When it comes to the students at Laredo Elementary in Aurora, learning about focus and concentration through Taekwondo can help in the classroom.

“We have some kids that are fidgety all the time,” Laredo Elementary School Physical Education teacher Leann Hepburn said. “We’ve seen a big rise in ADD and kids not being able to sit in their seats because we’ve decreased the amount of time we have physical activity in their day.”

It's physical activity that Hepburn felt was being replaced.

“Basically it was seat time for reading, writing and math,” Hepburn said.

New federal guidelines are trying address student health issues by bringing back an old favorite -- recess.
New federal guidelines are trying address student health issues by bringing back an old favorite -- recess.

That’s one reason why she agrees with the new federal school health guidelines released by the Centers for Disease Control or CDC and SHAPE America.

Guidelines range from healthy eating practices to requiring at least 20 minutes daily for recess.

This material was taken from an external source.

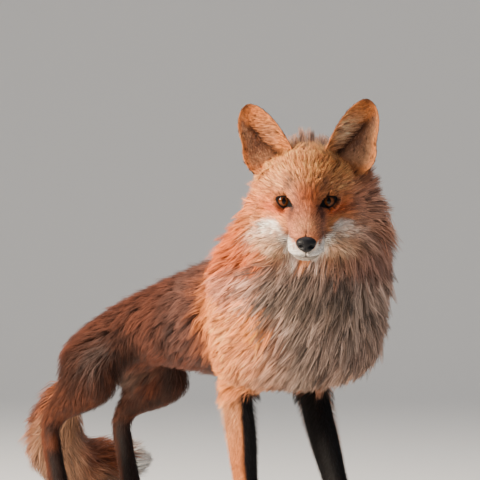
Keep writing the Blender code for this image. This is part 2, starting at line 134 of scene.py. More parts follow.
PATCH = 0.003  # side of a tuft's patch in its piece's UV map
NIB = 0.9995  # the ear's rise stops just short of its tip
ROOT_SINK = 0.0006  # how deep a tuft's root lies in the skin
FLOOR_GAP = 0.0006  # no tuft comes nearer to the floor
SMALL_LOCK = 4  # tufts in a small lock; a coat's own locks are larger
PALE_TIPS, DARK_TIPS = 0.28, 0.2  # shares of the tufts

THINNING = 1

rng = np.random.default_rng(11)


# ---- Small tools ----
def unit(vectors):
    length = np.linalg.norm(vectors, axis=-1, keepdims=True)
    return vectors / np.maximum(length, 1e-12)


def ramp(low, high, x):
    """0 below low, 1 above high, smooth between. Low may be the larger of the two."""
    t = np.clip((x - low) / (high - low), 0, 1)
    return t * t * (3 - 2 * t)


def hump(x, centre, width):
    return np.exp(-(((x - centre) / width) ** 2))


def spot(x, z, at, size):
    return np.exp(-(((x - at[0]) / size[0]) ** 2) - ((z - at[1]) / size[1]) ** 2)


def dot(a, b):
    return np.sum(a * b, axis=-1, keepdims=True)


def turned(x, y, angle):
    """Two coordinates after a turn from the first axis towards the second."""
    return x * cos(angle) - y * sin(angle), x * sin(angle) + y * cos(angle)


def mix(a, b, share):
    share = np.asarray(share)
    if share.ndim == 1 and max(np.ndim(a), np.ndim(b)) == 2:
        share = share[:, None]
    return a + (b - a) * share


def layered(colour, *layers):
    """A colour, or one for each point, with others laid over it in turn, each by its share at each point."""
    for over, share in layers:
        colour = colour + (over - colour) * np.reshape(share, (-1, 1))
    return colour


def paint(red, green, blue):
    """A colour as seen, 0 to 255, as linear light."""
    c = np.array((red, green, blue)) / 255
    return np.where(c < 0.04045, c / 12.92, ((c + 0.055) / 1.055) ** 2.4)


def noise(points, size, seed):
    """Smooth random values from 0 to 1 that change over this distance."""
    p = points / size + 31.7 * seed
    cell = np.floor(p).astype(np.int64)
    f = p - cell
    f = f * f * (3 - 2 * f)
    total = np.zeros(len(points))
    for corner in range(8):
        step = np.array((corner & 1, corner >> 1 & 1, corner >> 2 & 1))
        at = cell + step
        h = (at[:, 0] * 374761393 + at[:, 1] * 668265263 + at[:, 2] * 974634777 + seed * 69069) & 0xFFFFFFFF
        h = ((h ^ (h >> 13)) * 1274126177) & 0xFFFFFFFF
        value = ((h ^ (h >> 16)) & 0xFFFF) / 65535
        total += np.prod(np.where(step == 1, f, 1 - f), axis=1) * value
    return total


# ---- Axes ----
def middle(node):
    low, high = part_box(node)
    return np.array((low + high) / 2)


ACROSS = unit(middle("eye_left") - middle("eye_right"))
BACKWARD = np.array((-ACROSS[1], ACROSS[0], 0))
UP = np.array((0, 0, 1.0))
FACE_ORIGIN = (middle("eye_left") + middle("eye_right")) / 2 + EYE_FORWARD * BACKWARD
FACE_AXES = np.array((ACROSS, BACKWARD, UP))
BODY_SHIFT = FACE_ORIGIN - EYE_LINE


def to_face(points):
    return (points - FACE_ORIGIN) @ FACE_AXES.T


def from_face(points):
    return FACE_ORIGIN + np.asarray(points) @ FACE_AXES


def to_head(face):
    return np.stack((face[:, 0], *turned(face[:, 1], face[:, 2], -HEAD_NOD)), axis=1)


def from_head(points):
    x, y, z = np.moveaxis(np.asarray(points, float), -1, 0)
    return from_face(np.stack((x, *turned(y, z, HEAD_NOD)), axis=-1))


# ---- Meshes ----
def tri(a, b, c):
    """Triangles from arrays of their corners' numbers."""
    return np.stack((a, b, c), axis=-1).reshape(-1, 3)


def tube_faces(grid):
    """The triangles of a closed tube from its points' numbers, one row for each ring."""
    after = np.roll(grid, -1, axis=-1)
    a, b, c, d = grid[..., :-1, :], after[..., :-1, :], after[..., 1:, :], grid[..., 1:, :]
    return [tri(a, b, c), tri(a, c, d)]


def mesh_arrays(mesh):
    points = np.empty(len(mesh.vertices) * 3)
    mesh.vertices.foreach_get("co", points)
    mesh.calc_loop_triangles()
    triangles = np.empty(len(mesh.loop_triangles) * 3, np.int32)
    mesh.loop_triangles.foreach_get("vertices", triangles)
    return points.reshape(-1, 3), triangles.reshape(-1, 3)


def mesh_object(name, points, triangles, colours=None, normals=None, uv=None, smooth=True):
    """A mesh piece from arrays. Colours and normals are one per point, uv one per point too."""
    mesh = bpy.data.meshes.new(name)
    mesh.vertices.add(len(points))
    mesh.vertices.foreach_set("co", np.ascontiguousarray(points, np.float32).ravel())
    mesh.loops.add(triangles.size)
    mesh.loops.foreach_set("vertex_index", np.ascontiguousarray(triangles, np.int32).ravel())
    mesh.polygons.add(len(triangles))
    mesh.polygons.foreach_set("loop_start", np.arange(0, triangles.size, 3, dtype=np.int32))
    mesh.polygons.foreach_set("use_smooth", np.full(len(triangles), smooth))
    mesh.update(calc_edges=True)
    if colours is not None:
        layer = mesh.color_attributes.new("Coat", "FLOAT_COLOR", "POINT")
        rgba = np.ones((len(points), 4), np.float32)
        rgba[:, :3] = colours
        layer.data.foreach_set("color", rgba.ravel())
    if uv is not None:
        layer = mesh.uv_layers.new(name="OFBake")
        layer.data.foreach_set("uv", np.ascontiguousarray(uv[triangles.ravel()], np.float32).ravel())
    if normals is not None:
        mesh.normals_split_custom_set_from_vertices(normals.astype(np.float32))
    obj = bpy.data.objects.new(name, mesh)
    bpy.context.scene.collection.objects.link(obj)
    return obj


def edges_of(triangles):
    pairs = np.concatenate((triangles[:, :2], triangles[:, 1:], triangles[:, ::2]))
    return np.unique(np.sort(pairs, axis=1), axis=0)


def relaxed(values, edges, rounds, share=0.5, where=None):
    """Values averaged over their neighbours, so many times over."""
    count = len(values)
    flat = values.reshape(count, -1).astype(float)
    degree = np.maximum(np.bincount(edges.ravel(), minlength=count), 1)
    part = share if where is None else share * where[:, None]
    for _ in range(rounds):
        mean = np.empty_like(flat)
        for c in range(flat.shape[1]):
            total = np.bincount(edges[:, 0], flat[edges[:, 1], c], count)
            total += np.bincount(edges[:, 1], flat[edges[:, 0], c], count)
            mean[:, c] = total / degree
        flat = flat + part * (mean - flat)
    return flat.reshape(values.shape)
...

“Kids need to be up and out of their seats,” Metro State University K-12 Physical Education professor Dr. Nhu Nguyen said. “They need to be physically as well as mentally active and one component of that is making sure they have activity time and that includes recess.”

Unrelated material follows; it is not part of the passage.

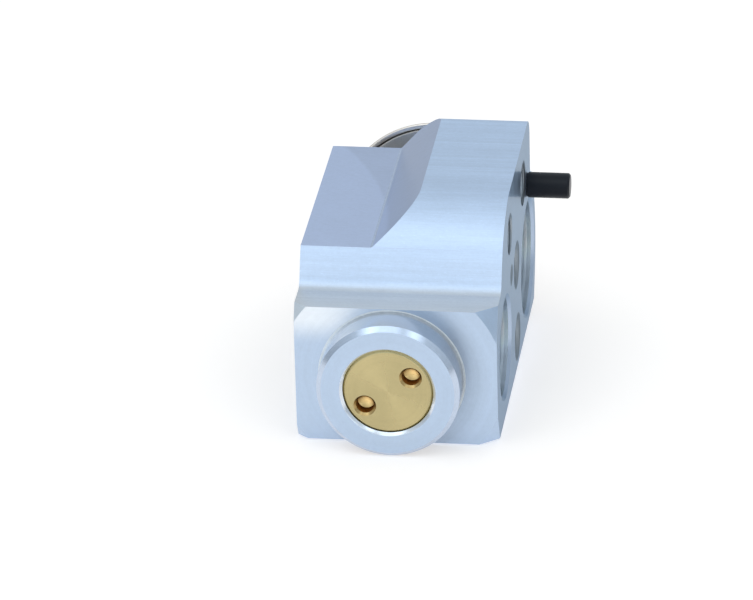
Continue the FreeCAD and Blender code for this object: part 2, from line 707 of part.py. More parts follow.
def make_rods():
    """The thin push rod, the sensing rod above it and the sleeve that slows its response."""
    push_rod_end = rod_start + s.push_rod_bury
    turned("push_rod",
           [(zero, ball_centre + s.ball_radius), (s.push_rod_radius, ball_centre + s.ball_radius),
            (s.push_rod_radius, push_rod_end), (zero, push_rod_end)])
    turned("sensing_rod",
           [(s.push_rod_radius, rod_start), (s.rod_radius - s.rod_taper, rod_start),
            (s.rod_radius, rod_start + s.rod_taper), (s.rod_radius, rod_end), (zero, rod_end),
            (zero, push_rod_end), (s.push_rod_radius, push_rod_end)])
    sleeve_radius = s.rod_radius + s.sleeve_wall
    start, end = suction_line - s.sleeve_half_length, suction_line + s.sleeve_half_length
    turned("rod_sleeve", [(s.rod_radius, start), (sleeve_radius, start), (sleeve_radius, end),
                          (s.rod_radius, end)])


def make_rod_seal():
    """Seal ring, washer and toothed retainer in the counterbore under the suction passage."""
    ring = (s.seal_bore_radius - guide_radius) / 2
    seal_ring("rod_seal_o_ring", guide_radius + ring, ring, seal_bore_start + ring)
    inside = s.rod_radius + s.seal_washer_play
    washer_start = seal_bore_start + ring * 2
    washer_end = washer_start + s.seal_washer_thickness
    turned("rod_seal_washer", [(inside, washer_start), (s.seal_bore_radius, washer_start),
                               (s.seal_bore_radius, washer_end), (inside, washer_end)])
    retainer_end = washer_end + s.retainer_thickness
    body = turned("rod_seal_retainer",
                  [(inside, washer_end), (s.seal_bore_radius, washer_end),
                   (s.seal_bore_radius, retainer_end), (inside, retainer_end)])
    sketch = new_sketch(body, "slot_plan", "XZ_Plane", across=s.axis_inset,
                        out=-from_near(retainer_end))
    half = s.retainer_slot_width / 2
    outline(sketch, [(zero, -half), (inside + s.retainer_slot_length, -half),
                     (inside + s.retainer_slot_length, half), (zero, half)])
    before = volume_of(body)
    slot = body.newObject("PartDesign::Pocket", "slot")
    slot.Profile = sketch
    slot.SideType = "Symmetric"
    bind(slot, "Length", s.retainer_thickness * 4)
    finish(slot, body)
    cut_is_real(body, before, "slot")
    pattern = body.newObject("PartDesign::PolarPattern", "slots")
    pattern.Originals = [slot]
    pattern.Axis = (doc.getObject("rod_seal_retainer_turning_section"), ["V_Axis"])
    pattern.Angle = 360
    pattern.Occurrences = int(s.retainer_slots.value)
    finish(pattern, body)


def make_head():
    """The power head: two stamped housings, the diaphragm between them, its pad and seal."""
    gauge = s.sheet_gauge
    neck_inside = head_neck_radius - gauge
    hub_inside = s.hub_radius - gauge
    flange_edge = s.flange_radius - s.flange_chamfer
    turned("head_lower_housing",
           [(neck_inside, head_neck_end), (head_neck_radius, head_neck_end),
            (head_neck_radius, far_face), (s.hub_radius, far_face),
            (s.hub_radius, flange_face), (flange_edge, flange_face),
            (s.flange_radius, flange_face + s.flange_chamfer), (s.flange_radius, clamp_face),
            (hub_inside, clamp_face), (hub_inside, far_face + gauge),
            (neck_inside, far_face + gauge)])
    skirt_inside = s.flange_radius + s.rim_play
    rim_radius = skirt_inside + s.rim_wall
    skirt_end = flange_face - s.rim_overlap
    clamp_top = clamp_face + s.diaphragm_thickness
    dome_inside = clamp_top + s.dome_rise
    dome_top = dome_inside + s.dome_gauge
    shoulder = clamp_top + s.dome_gauge
    clamp_radius = s.flange_radius - s.clamp_width
    dome_flat_radius = clamp_radius - s.dome_shoulder
    body = turned("head_upper_housing",
                  [(skirt_inside, skirt_end), (rim_radius, skirt_end), (rim_radius, shoulder),
                   (clamp_radius + s.dome_gauge, shoulder),
                   (dome_flat_radius + s.dome_gauge / 2, dome_top),
                   (s.filler_hole_radius, dome_top), (s.filler_hole_radius, dome_inside),
                   (dome_flat_radius, dome_inside), (clamp_radius, clamp_top),
                   (skirt_inside, clamp_top)])
    rounded(body, "rim_round", s.rim_round, is_ring(rim_radius, from_near(skirt_end)))
    rounded(body, "shoulder_round", s.rim_round * 2, is_ring(rim_radius, from_near(shoulder)))
    turned("diaphragm", [(zero, clamp_face), (s.flange_radius, clamp_face),
                         (s.flange_radius, clamp_top), (zero, clamp_top)])
    pad_radius = hub_inside - s.pad_play
    stop_face = far_face + gauge + s.stop_gap
    hub_end = pad_inner_face - s.pad_hub_length
    turned("pressure_pad",
           [(zero, pad_face), (pad_radius, pad_face), (pad_radius, stop_face),
            (pad_radius - s.pad_gauge, stop_face), (pad_radius - s.pad_gauge, pad_inner_face),
            (s.pad_hub_radius, pad_inner_face), (s.pad_hub_radius, hub_end),
            (s.rod_radius, hub_end), (s.rod_radius, rod_end), (zero, rod_end)])
    seal_ring("head_o_ring", head_neck_radius + s.head_ring_section, s.head_ring_section,
              far_face - s.head_ring_section)
    turned("filler_plug",
           [(zero, dome_inside), (s.filler_hole_radius, dome_inside),
            (s.filler_hole_radius, dome_top), (s.filler_radius, dome_top),
            (s.filler_radius, dome_top + s.filler_height / 2),
            (s.filler_radius - s.filler_height / 2, dome_top + s.filler_height),
            (zero, dome_top + s.filler_height)])


def export(folder):
    """Checks every object and every piece, then writes each piece to its own file."""
    doc.recompute()
    for item in doc.Objects:
        if "Invalid" in item.State or "Error" in item.State:
            raise RuntimeError(f"{item.Label} is in state {item.State}")
    os.makedirs(folder, exist_ok=True)
    for node in nodes:
        shape = node.Shape
        if shape.isNull() or not shape.isValid() or not shape.Solids:
            raise RuntimeError(f"{node.Label} has no valid solid")
    for node in nodes:
        node.Shape.exportStep(os.path.join(folder, f"{node.Label}.step"))
        print(f"{node.Label}: {len(node.Shape.Solids)} solid, {node.Shape.Volume:.2f} mm3")


make_valve_block()
make_locating_pin()
make_adjusting_plug()
make_adjusting_plug_ring()
make_bias_spring()
make_ball_carrier()
make_valve_ball()
make_damping_spring()
make_rods()
make_rod_seal()
make_head()
export("parts")
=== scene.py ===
# %% [markdown]
# # A block-type expansion valve
#
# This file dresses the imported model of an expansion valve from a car's air conditioning: a sawn
# and turned aluminium block, a brass adjusting plug, a stamped power head and the small valve
# train between them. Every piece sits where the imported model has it. Blender counts in metres, so
# a size in millimetres is written as a number times MM.

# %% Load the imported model
import json
import math

import bpy
from mathutils import Matrix, Vector

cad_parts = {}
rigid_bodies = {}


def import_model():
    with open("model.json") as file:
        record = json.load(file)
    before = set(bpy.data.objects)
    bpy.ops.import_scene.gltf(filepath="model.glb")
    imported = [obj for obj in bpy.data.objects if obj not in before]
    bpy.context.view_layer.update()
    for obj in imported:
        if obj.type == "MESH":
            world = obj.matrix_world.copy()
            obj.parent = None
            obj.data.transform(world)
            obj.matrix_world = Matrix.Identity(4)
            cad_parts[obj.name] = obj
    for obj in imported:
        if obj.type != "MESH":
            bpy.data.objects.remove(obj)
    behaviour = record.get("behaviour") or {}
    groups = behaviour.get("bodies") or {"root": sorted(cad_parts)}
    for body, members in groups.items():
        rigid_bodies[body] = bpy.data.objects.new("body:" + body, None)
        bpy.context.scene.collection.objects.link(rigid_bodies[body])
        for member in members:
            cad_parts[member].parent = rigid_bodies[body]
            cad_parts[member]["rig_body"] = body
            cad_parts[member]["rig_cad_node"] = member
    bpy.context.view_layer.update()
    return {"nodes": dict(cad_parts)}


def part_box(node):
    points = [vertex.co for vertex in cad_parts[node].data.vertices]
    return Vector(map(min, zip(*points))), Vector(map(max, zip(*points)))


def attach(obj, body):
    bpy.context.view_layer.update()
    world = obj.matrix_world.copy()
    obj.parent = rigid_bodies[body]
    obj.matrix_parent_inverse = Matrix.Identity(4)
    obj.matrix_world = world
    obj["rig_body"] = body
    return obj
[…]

The CDC says children should participate in 60 minutes of physical activity every day to address health issues like childhood obesity that affects one in five school-aged students.

Those opposed to the new guidelines say recess might be taking away from valuable classroom time that the students need to learn other core subjects.

“Children that move are going to be healthier individuals that are going to be able to learn better as well,” Nguyen said. “It’s coming around full circle again and we are looking at not only their academic health but then their mental and social and physical health as well.”

The hope is that students get better grades in the classroom while learning better social skills on the playground.

“They learn things at recess that they don’t learn in other subject areas” Hepburn said. “They learn how to get along, how to barter how to pick a team.”

The CDC also suggests providing middle and high school students with a period of daily physical activity in addition to physical education and classroom physical activity.

“It gives them a break from their studies and their mind gets a break and then they can refocus on what they have to do,” Hepburn said.